THE EXERCISE
Write out exactly the lines of the entries below from the one holding "const blade = slab([-8, 8], [-1, 1], [8, 34]);" to the one holding "BARREL_Y = (CRADLE_LOW.y + CRADLE_HIGH.y) / 2", inclusive, and leave out all other lines.

DATA PROVIDED
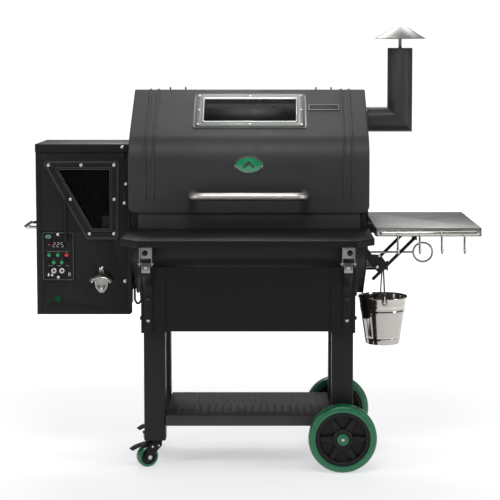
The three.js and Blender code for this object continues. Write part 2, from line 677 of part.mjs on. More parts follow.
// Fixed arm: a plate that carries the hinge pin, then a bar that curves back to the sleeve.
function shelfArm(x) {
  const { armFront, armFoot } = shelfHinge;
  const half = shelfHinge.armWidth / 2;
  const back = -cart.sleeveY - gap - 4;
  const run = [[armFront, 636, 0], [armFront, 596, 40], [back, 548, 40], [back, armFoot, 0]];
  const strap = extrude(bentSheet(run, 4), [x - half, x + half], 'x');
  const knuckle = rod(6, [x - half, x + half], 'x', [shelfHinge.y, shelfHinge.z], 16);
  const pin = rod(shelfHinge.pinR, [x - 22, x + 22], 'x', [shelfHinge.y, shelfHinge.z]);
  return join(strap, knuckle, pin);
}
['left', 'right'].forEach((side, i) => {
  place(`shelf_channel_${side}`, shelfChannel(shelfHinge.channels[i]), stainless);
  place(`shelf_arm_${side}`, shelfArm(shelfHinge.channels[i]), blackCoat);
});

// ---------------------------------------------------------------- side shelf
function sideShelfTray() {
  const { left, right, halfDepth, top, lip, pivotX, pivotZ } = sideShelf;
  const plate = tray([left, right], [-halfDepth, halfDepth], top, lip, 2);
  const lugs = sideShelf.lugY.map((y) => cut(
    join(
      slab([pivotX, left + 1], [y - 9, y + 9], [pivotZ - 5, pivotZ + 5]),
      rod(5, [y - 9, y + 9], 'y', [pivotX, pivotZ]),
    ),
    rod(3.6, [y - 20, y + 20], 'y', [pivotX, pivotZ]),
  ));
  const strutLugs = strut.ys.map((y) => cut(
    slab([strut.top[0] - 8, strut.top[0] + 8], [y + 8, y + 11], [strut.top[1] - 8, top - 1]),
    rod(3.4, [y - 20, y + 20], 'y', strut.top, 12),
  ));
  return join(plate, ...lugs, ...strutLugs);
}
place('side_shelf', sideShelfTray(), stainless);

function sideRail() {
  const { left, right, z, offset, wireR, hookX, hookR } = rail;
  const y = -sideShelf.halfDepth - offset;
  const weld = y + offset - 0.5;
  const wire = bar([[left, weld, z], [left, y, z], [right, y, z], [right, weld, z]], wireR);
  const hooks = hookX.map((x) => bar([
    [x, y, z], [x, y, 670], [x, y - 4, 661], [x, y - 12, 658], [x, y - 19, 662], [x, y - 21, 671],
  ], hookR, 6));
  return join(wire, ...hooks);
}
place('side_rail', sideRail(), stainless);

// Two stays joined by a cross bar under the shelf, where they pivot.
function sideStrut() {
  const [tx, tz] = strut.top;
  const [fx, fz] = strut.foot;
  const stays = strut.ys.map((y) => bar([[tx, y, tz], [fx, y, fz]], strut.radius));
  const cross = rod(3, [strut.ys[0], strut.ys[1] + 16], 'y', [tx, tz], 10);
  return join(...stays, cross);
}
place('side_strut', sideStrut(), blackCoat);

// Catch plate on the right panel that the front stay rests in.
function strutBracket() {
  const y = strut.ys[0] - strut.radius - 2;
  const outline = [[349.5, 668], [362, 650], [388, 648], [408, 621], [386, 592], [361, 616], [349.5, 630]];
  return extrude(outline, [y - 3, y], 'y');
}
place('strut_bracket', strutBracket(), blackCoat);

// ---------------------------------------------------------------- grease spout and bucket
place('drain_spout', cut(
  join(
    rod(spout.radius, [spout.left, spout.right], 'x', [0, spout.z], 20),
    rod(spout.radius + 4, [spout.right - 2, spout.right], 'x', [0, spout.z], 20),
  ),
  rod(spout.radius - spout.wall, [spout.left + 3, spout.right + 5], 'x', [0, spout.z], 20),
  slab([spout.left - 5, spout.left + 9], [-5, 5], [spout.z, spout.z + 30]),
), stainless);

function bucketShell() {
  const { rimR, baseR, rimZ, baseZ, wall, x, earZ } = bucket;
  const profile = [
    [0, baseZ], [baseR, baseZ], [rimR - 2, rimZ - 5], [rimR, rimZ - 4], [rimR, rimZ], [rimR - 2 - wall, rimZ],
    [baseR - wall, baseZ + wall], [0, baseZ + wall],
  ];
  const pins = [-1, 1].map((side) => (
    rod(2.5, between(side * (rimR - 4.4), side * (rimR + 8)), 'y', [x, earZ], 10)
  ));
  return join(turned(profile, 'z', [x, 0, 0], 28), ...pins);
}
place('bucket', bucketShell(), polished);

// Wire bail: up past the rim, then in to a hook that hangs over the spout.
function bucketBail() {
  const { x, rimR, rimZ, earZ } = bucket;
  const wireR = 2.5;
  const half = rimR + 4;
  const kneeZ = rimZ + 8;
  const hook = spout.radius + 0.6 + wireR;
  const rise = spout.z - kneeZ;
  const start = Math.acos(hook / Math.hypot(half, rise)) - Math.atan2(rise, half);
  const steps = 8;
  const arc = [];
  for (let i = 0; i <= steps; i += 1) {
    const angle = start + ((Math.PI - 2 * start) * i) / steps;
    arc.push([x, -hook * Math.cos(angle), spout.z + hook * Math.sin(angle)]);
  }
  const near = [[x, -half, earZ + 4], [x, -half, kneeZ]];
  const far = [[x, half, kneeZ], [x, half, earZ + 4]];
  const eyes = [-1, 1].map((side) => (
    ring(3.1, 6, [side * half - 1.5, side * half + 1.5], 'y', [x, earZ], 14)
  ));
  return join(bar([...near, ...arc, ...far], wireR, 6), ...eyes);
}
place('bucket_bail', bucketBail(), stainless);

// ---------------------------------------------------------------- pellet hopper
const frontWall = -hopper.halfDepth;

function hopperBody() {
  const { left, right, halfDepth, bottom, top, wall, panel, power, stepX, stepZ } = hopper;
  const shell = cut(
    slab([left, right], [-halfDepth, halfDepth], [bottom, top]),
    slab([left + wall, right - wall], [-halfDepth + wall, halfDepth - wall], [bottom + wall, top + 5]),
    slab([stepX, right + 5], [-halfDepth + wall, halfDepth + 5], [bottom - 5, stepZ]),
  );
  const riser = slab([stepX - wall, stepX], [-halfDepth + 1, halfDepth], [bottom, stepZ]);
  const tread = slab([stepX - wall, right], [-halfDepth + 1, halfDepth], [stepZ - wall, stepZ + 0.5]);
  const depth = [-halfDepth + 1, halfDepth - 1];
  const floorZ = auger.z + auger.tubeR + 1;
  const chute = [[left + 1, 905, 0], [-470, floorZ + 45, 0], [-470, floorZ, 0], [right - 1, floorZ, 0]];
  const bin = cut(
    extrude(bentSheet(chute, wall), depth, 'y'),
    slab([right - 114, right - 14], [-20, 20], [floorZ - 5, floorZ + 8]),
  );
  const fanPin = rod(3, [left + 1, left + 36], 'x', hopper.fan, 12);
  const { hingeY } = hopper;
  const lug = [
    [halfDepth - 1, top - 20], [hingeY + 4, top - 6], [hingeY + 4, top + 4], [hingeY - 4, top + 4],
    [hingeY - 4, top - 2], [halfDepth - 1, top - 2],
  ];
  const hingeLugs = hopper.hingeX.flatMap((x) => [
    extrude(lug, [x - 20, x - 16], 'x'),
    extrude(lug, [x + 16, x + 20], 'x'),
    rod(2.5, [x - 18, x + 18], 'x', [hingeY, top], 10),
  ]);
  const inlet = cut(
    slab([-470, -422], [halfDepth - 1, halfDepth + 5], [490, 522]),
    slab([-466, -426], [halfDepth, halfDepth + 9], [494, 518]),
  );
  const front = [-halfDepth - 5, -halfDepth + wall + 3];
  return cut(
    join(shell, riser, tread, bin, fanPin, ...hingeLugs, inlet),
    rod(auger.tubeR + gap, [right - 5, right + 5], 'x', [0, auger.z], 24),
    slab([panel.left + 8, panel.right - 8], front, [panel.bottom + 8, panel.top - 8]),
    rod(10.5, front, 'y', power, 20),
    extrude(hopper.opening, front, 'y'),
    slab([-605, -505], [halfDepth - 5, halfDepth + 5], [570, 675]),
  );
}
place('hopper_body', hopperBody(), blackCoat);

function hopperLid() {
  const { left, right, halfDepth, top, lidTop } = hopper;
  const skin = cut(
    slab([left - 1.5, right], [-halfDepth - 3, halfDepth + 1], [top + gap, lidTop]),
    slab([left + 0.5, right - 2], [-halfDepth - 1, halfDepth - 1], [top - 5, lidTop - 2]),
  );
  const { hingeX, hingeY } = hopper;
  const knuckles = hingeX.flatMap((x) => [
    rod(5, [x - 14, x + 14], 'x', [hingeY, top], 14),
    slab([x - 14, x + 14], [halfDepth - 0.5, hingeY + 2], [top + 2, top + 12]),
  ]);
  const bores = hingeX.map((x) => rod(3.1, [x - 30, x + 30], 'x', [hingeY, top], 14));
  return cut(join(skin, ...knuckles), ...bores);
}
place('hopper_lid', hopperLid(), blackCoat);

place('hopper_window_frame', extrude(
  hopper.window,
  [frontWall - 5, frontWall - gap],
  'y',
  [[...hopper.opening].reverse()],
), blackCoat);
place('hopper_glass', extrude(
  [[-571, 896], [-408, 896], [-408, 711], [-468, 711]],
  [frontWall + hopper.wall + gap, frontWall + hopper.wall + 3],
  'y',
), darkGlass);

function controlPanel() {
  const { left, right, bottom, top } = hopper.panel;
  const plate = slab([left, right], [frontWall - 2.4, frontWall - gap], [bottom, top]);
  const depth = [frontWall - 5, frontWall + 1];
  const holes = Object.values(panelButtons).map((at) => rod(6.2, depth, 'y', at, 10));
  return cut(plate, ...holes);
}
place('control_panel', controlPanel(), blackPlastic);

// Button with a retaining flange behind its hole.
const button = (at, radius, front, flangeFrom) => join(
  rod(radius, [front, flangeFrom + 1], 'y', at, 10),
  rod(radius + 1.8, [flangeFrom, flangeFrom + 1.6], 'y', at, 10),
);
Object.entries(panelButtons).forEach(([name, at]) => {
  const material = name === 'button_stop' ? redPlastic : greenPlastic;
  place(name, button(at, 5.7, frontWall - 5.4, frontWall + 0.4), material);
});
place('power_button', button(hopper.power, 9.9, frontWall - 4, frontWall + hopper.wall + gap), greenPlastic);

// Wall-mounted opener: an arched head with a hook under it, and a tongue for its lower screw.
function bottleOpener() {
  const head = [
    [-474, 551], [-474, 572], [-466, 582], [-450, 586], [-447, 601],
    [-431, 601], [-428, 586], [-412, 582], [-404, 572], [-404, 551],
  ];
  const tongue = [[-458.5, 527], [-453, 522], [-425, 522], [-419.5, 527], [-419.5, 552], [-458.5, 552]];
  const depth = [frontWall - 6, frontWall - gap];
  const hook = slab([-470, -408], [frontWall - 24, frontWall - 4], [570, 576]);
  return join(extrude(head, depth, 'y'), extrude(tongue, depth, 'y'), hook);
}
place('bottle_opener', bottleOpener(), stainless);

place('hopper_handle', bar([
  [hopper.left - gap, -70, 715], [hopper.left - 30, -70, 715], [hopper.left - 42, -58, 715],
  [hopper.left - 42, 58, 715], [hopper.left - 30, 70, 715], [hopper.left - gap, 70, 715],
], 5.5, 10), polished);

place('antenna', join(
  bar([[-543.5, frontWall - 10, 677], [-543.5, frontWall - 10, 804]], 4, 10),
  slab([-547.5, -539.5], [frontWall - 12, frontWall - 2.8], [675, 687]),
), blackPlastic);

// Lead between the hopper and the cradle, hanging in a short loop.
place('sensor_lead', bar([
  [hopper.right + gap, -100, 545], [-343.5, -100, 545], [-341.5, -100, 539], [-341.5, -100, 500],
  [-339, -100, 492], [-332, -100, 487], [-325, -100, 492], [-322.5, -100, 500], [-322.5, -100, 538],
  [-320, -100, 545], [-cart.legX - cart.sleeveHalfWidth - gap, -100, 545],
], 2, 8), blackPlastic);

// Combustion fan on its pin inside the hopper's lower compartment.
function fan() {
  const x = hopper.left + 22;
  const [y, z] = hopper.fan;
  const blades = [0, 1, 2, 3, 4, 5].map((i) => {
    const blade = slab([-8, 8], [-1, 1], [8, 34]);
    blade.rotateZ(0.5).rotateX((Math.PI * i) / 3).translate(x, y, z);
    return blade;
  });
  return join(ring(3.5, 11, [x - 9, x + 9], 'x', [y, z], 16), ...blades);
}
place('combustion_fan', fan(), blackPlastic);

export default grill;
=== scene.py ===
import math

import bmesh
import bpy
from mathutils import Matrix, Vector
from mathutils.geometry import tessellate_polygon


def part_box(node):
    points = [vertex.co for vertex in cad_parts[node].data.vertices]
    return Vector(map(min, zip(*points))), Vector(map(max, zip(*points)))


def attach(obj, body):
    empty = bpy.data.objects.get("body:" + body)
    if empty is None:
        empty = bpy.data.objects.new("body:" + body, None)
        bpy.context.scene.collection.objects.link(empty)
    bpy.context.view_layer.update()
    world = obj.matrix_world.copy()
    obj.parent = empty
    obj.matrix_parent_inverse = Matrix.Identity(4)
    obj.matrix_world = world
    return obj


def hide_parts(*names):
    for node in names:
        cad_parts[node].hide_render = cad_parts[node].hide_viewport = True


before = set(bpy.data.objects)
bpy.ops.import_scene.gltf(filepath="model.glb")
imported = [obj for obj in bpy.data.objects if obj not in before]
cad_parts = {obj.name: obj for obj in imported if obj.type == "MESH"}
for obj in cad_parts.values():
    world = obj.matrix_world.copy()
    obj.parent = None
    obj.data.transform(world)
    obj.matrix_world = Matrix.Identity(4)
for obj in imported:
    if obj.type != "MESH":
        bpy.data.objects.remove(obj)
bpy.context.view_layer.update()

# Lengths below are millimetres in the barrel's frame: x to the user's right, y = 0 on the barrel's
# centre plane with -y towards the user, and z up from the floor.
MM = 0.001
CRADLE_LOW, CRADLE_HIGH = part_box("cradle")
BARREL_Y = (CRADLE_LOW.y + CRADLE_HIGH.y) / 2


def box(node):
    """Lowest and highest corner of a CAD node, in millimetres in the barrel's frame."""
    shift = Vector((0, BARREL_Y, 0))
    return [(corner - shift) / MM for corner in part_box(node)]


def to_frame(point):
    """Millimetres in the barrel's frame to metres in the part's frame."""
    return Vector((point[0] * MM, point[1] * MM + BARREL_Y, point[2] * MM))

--

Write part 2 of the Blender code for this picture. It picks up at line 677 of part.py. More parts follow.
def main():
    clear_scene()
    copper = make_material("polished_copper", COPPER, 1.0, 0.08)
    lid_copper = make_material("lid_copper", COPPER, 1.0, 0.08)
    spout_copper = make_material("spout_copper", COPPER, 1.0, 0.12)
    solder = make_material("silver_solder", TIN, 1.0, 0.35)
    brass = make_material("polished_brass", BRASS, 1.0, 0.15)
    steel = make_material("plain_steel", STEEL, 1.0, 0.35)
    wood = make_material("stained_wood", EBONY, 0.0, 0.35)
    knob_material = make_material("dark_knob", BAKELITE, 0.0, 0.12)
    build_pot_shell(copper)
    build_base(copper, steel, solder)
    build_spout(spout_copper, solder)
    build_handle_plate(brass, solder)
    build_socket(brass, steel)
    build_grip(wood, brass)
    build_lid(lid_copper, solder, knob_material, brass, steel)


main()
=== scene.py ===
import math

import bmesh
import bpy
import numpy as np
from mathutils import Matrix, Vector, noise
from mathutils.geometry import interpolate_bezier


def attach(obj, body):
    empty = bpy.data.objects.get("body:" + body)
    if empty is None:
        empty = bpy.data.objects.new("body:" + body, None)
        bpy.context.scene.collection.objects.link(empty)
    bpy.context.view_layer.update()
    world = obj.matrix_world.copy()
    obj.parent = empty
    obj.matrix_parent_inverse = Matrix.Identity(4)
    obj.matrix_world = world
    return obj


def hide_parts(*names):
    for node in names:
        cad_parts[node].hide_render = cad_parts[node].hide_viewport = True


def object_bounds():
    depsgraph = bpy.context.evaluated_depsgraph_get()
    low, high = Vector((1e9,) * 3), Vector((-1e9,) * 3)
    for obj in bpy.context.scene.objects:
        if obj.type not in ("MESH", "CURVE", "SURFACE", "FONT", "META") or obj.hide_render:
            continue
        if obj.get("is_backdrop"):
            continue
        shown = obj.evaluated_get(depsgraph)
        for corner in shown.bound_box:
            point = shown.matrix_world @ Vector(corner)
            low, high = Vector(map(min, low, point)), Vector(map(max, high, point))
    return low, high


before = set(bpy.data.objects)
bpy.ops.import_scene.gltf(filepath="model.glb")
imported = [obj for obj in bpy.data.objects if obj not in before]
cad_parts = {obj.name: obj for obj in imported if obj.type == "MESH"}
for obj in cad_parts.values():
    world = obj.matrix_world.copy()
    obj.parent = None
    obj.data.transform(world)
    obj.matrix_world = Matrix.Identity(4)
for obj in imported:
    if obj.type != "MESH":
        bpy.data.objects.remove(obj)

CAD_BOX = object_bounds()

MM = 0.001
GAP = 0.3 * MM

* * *

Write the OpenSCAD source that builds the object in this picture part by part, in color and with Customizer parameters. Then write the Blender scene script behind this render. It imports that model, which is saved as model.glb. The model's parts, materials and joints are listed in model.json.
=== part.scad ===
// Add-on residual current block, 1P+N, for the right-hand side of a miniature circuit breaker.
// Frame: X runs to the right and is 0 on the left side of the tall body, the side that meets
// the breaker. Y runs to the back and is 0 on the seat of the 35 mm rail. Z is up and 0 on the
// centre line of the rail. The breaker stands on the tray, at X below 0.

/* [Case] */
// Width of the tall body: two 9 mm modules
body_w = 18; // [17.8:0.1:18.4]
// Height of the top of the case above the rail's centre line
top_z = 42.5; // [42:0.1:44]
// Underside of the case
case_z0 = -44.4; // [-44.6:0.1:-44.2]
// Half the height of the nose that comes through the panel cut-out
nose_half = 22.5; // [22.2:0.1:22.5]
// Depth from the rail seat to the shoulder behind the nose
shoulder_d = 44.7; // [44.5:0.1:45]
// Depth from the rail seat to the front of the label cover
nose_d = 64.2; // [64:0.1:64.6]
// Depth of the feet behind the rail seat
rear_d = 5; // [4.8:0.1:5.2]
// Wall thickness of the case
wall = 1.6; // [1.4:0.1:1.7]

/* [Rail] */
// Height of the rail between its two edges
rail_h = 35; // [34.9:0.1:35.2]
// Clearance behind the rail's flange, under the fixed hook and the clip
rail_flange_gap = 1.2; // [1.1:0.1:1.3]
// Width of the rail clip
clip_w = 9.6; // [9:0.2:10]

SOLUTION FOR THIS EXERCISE
    const blade = slab([-8, 8], [-1, 1], [8, 34]);
    blade.rotateZ(0.5).rotateX((Math.PI * i) / 3).translate(x, y, z);
    return blade;
  });
  return join(ring(3.5, 11, [x - 9, x + 9], 'x', [y, z], 16), ...blades);
}
place('combustion_fan', fan(), blackPlastic);

export default grill;
=== scene.py ===
import math

import bmesh
import bpy
from mathutils import Matrix, Vector
from mathutils.geometry import tessellate_polygon


def part_box(node):
    points = [vertex.co for vertex in cad_parts[node].data.vertices]
    return Vector(map(min, zip(*points))), Vector(map(max, zip(*points)))


def attach(obj, body):
    empty = bpy.data.objects.get("body:" + body)
    if empty is None:
        empty = bpy.data.objects.new("body:" + body, None)
        bpy.context.scene.collection.objects.link(empty)
    bpy.context.view_layer.update()
    world = obj.matrix_world.copy()
    obj.parent = empty
    obj.matrix_parent_inverse = Matrix.Identity(4)
    obj.matrix_world = world
    return obj


def hide_parts(*names):
    for node in names:
        cad_parts[node].hide_render = cad_parts[node].hide_viewport = True


before = set(bpy.data.objects)
bpy.ops.import_scene.gltf(filepath="model.glb")
imported = [obj for obj in bpy.data.objects if obj not in before]
cad_parts = {obj.name: obj for obj in imported if obj.type == "MESH"}
for obj in cad_parts.values():
    world = obj.matrix_world.copy()
    obj.parent = None
    obj.data.transform(world)
    obj.matrix_world = Matrix.Identity(4)
for obj in imported:
    if obj.type != "MESH":
        bpy.data.objects.remove(obj)
bpy.context.view_layer.update()

# Lengths below are millimetres in the barrel's frame: x to the user's right, y = 0 on the barrel's
# centre plane with -y towards the user, and z up from the floor.
MM = 0.001
CRADLE_LOW, CRADLE_HIGH = part_box("cradle")
BARREL_Y = (CRADLE_LOW.y + CRADLE_HIGH.y) / 2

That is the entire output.